The Dark Side: From Abundance to Apocalypse?
Schmidt’s no Pollyanna. While AI promises “abundance” (echoing Diamandis’ 20-year thesis), the negatives loom large. Picture cyber attacks humans “cannot conceive of” or undetectable biological viruses engineered overnight. “Everything I’ve talked about is in the positive domain, but there’s a negative domain as well,” he warns.
Geopolitics amps up the tension. US chip bans have slowed China, but they’re innovating around them with techniques like “distillation” (stealing smarts from Western models). Open-source AI? It’s a double-edged sword—great for startups, disastrous for control. “Every country that’s not in the West will end up using open source,” Schmidt says, potentially handing leadership to Beijing. His fix? “Mutual AI malfunction”—a deterrence doctrine where superpowers can cyber-sabotage each other’s progress, like Cold War MAD but for data centers.
And don’t get him started on rogue actors. Terrorists with pocket super-AIs? Proliferated models running on a “small server” anywhere? That’s the real nightmare, not Terminators. Schmidt urges tracking every chip (they’re computers—easy to geo-tag) and secret-level intel on rivals. As one scenario paints it: It’s 1938, Einstein’s atomic warning letter just arrived. Time to negotiate before the bombs (or AIs) drop.
Jobs, Education, and the Human Drift
Worried about your white-collar gig? Schmidt flips the script: AI starts by nuking low-status, dangerous jobs (assembly lines, anyone?), then scales up. Junior programmers and mathematicians? Gone in 1-2 years. But overall? “More people with higher paying jobs.” Why? Economics 101—productivity booms, wealth expands, new roles emerge (hello, AI-assisted creators).
For education, forget rote learning. “Going into the application of intelligence to whatever you’re interested in is the best thing,” Schmidt advises Gen Z. Build purpose-driven skills: Use AI for climate materials or energy hacks. And globally? We need gamified, phone-based civics education for billions—because investing in humans yields the ultimate ROI.

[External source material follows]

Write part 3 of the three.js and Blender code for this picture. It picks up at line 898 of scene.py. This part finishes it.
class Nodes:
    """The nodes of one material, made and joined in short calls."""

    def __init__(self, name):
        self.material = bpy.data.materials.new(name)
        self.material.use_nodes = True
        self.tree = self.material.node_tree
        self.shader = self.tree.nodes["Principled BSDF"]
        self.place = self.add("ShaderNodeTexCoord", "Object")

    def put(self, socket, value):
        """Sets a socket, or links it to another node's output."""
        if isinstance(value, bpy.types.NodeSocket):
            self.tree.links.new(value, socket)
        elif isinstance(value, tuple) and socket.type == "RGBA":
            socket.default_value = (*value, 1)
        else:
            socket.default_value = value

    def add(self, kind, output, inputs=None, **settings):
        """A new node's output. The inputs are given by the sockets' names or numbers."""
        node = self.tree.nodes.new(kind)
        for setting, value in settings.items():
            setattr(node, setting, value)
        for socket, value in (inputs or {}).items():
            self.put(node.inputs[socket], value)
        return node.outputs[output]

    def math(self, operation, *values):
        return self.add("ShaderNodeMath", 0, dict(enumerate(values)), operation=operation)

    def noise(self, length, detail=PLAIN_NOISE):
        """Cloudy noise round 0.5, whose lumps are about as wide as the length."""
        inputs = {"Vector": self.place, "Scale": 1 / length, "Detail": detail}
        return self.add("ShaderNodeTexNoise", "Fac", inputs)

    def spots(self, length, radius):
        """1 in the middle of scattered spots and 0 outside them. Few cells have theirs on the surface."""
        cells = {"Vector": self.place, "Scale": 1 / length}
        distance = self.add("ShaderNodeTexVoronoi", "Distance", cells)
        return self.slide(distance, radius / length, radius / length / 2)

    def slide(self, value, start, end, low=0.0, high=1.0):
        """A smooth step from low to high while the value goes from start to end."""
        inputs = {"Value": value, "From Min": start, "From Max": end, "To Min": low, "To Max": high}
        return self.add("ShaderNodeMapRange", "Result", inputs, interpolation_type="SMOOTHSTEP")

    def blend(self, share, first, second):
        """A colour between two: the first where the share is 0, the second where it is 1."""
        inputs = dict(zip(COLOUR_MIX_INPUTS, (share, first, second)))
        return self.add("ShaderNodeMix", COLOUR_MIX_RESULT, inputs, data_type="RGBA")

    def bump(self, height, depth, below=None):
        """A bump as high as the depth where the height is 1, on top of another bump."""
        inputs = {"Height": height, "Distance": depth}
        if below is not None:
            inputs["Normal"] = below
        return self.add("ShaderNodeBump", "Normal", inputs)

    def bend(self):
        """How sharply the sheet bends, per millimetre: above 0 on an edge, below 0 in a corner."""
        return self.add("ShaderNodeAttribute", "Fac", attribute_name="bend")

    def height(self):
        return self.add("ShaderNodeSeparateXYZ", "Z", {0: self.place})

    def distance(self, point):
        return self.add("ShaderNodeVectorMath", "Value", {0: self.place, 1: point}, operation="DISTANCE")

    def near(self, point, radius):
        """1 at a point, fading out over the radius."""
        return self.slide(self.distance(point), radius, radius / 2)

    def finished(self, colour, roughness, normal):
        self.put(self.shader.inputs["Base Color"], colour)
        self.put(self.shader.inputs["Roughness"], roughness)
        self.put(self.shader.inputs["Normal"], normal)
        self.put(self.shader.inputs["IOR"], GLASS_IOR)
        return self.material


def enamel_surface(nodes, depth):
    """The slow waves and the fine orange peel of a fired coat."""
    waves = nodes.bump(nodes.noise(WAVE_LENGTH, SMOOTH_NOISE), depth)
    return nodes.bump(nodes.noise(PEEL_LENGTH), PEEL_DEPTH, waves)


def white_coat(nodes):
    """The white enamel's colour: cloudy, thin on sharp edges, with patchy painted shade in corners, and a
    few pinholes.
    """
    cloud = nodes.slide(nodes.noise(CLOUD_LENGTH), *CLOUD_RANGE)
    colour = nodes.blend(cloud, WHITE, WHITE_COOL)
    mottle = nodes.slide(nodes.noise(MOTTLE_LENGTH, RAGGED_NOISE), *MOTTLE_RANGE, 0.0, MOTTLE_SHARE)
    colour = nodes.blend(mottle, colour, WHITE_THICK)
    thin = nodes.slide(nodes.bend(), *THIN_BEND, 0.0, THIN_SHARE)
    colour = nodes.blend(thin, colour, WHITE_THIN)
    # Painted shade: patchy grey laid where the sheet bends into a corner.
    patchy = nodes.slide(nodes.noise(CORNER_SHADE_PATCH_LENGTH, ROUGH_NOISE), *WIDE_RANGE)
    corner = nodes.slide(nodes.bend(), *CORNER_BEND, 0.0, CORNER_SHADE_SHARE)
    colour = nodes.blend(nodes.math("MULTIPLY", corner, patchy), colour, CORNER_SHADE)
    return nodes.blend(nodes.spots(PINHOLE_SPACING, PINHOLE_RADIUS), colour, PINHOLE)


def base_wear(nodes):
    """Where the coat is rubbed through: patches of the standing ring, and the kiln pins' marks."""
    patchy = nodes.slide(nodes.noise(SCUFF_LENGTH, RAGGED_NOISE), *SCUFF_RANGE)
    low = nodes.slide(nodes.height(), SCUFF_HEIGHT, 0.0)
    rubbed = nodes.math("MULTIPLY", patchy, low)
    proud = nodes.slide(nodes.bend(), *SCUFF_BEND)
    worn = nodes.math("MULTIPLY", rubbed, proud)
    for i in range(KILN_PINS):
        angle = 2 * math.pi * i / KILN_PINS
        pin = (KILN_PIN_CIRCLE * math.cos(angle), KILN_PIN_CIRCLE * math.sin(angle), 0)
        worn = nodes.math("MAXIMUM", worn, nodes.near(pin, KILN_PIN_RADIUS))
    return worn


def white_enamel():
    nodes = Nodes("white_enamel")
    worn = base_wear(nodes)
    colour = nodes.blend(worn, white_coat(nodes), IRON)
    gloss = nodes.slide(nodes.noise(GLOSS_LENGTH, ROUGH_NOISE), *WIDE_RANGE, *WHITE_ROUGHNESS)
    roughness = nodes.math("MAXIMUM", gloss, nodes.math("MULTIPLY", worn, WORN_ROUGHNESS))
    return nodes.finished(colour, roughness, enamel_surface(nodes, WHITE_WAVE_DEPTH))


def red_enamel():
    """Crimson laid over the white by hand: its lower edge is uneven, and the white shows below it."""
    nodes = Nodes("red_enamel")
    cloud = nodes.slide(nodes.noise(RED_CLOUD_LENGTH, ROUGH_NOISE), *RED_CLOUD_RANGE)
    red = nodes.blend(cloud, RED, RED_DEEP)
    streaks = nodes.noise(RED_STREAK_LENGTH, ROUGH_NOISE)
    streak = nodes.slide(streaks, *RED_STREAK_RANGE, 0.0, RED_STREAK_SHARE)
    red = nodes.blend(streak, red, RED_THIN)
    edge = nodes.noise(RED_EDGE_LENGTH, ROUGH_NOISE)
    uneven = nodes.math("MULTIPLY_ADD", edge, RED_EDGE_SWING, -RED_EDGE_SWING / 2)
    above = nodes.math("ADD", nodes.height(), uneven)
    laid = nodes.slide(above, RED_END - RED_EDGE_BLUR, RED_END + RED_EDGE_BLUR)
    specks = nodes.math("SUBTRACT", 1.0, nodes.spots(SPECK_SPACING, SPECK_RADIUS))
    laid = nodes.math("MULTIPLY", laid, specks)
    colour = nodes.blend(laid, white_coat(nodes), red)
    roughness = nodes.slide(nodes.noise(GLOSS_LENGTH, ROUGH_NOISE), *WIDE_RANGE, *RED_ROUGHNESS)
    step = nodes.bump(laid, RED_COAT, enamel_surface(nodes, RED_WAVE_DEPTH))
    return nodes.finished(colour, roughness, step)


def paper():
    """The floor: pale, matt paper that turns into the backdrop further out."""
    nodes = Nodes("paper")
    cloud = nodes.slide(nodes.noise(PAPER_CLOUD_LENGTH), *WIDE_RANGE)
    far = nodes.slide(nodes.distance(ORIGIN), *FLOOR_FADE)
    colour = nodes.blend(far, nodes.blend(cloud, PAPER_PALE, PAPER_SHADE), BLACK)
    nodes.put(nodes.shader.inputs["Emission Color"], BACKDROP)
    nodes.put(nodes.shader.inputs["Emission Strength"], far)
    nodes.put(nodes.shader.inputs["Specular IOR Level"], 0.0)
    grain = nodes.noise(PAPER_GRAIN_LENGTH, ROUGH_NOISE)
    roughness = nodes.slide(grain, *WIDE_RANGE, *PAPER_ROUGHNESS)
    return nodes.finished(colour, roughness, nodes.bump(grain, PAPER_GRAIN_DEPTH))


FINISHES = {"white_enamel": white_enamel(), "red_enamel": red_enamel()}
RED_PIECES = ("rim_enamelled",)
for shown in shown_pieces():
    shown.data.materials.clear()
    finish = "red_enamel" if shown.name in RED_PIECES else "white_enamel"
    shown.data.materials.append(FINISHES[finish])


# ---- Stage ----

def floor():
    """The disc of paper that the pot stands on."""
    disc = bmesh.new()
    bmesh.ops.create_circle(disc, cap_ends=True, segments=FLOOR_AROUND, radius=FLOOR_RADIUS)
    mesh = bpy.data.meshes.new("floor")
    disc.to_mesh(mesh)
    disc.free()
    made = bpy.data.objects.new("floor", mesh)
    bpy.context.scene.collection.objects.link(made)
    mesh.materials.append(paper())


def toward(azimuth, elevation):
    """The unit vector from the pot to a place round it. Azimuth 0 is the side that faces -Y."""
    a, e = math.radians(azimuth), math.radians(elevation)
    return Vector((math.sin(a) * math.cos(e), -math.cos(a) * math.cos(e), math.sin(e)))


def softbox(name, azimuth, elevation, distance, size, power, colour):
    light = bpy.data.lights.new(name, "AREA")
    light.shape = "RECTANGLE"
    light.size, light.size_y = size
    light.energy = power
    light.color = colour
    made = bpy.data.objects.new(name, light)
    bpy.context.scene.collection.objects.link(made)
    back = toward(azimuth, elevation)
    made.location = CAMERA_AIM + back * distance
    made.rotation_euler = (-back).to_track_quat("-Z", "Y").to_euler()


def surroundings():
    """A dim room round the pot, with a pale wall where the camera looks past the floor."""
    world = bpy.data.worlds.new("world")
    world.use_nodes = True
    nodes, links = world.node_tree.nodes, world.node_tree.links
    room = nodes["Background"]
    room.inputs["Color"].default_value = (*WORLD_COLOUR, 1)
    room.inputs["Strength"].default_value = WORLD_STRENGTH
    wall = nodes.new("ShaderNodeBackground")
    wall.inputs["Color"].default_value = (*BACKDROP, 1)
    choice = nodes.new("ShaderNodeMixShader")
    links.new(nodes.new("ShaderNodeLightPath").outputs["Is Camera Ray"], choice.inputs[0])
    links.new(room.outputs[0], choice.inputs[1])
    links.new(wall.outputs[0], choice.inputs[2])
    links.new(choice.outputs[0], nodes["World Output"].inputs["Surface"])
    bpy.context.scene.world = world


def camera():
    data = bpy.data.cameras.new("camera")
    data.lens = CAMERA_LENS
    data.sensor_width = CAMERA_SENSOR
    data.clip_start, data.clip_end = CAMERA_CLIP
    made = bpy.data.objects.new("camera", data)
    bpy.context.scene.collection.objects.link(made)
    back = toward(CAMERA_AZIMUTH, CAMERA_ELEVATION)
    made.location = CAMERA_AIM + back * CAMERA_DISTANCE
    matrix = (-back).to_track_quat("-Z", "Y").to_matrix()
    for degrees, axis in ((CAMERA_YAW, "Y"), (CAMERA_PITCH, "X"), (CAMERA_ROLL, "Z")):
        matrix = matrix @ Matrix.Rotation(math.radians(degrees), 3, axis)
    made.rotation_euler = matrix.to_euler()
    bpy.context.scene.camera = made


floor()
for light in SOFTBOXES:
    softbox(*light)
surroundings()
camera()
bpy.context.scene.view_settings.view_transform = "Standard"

The subtler risk? “Drift.” Not Skynet, but a slow erosion of human agency. Why climb a mountain when your AI does it for you? “The unchallenged life is so gonna be so critical,” Schmidt notes. We’ll still need purpose—fighting misinformation, designing aesthetics in an AI world, or just managing the chaos of constant connectivity.
Hollywood, Ads, and the Creativity Boom
Fun detour: AI’s Hollywood invasion. One-person films? Possible, but blockbusters will still need human directors for editing glitches (extra limbs, anyone?). Costs drop, creativity rises—scriptwriters get AI sidekicks for better stories. Advertising? AI’s already more persuasive than humans, but unregulated? It could torch democracy with tailored misinformation.
Actionable Takeaways: Prep Like It’s 2025
Schmidt’s not just theorizing—he’s investing. For startups, the moat is “learning loops”: Network effects where your AI gets smarter from user data faster than rivals. (Think: 10 new Google-scale giants in consumer tech.) Parents: Teach kids AI as a tool for good. CEOs: Retrain now—delay, and you’re toast. Governments: Fund university data centers and track those chips.